Kann man eigentlich auch die Beleuchtung beim K62 abstellen`? Ich hatte sowas noch nie und weiß nciht ob mir das gefällt.


----------



## quantenslipstream (18. Oktober 2011)

*AW: Welche Größe hat mein Mainboard?*



Clean up Dan schrieb:


> Kann man eigentlich auch die Beleuchtung beim K62 abstellen`? Ich hatte sowas noch nie und weiß nciht ob mir das gefällt.


 
Keine Ahnung, ansonsten einfach Lüfter einbauen, die keine LEDs haben.


----------



## Clean up Dan (18. Oktober 2011)

*AW: Welche Größe hat mein Mainboard?*



Joel-92 schrieb:


> Kauf dir nen Midi-Tower wo ein ATX Mainbaord reinpasst.

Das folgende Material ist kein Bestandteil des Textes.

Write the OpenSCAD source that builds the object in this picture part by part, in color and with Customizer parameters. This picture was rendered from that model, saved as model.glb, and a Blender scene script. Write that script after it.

Da passt dann auf jeden Fall alles rein, selbst wenn das Mainboard nur mATX ist.
> 
> Schau auch mal nach, ob das Netzteil überhaupt genug Leistung für die Grafikkarte hat.


 
Hab mir extra ein neues Netzteil für 90€ gekauft mit CM usw. Das geht auf alle Fälle. Zumal der PC ja auch ab und zu läuft


----------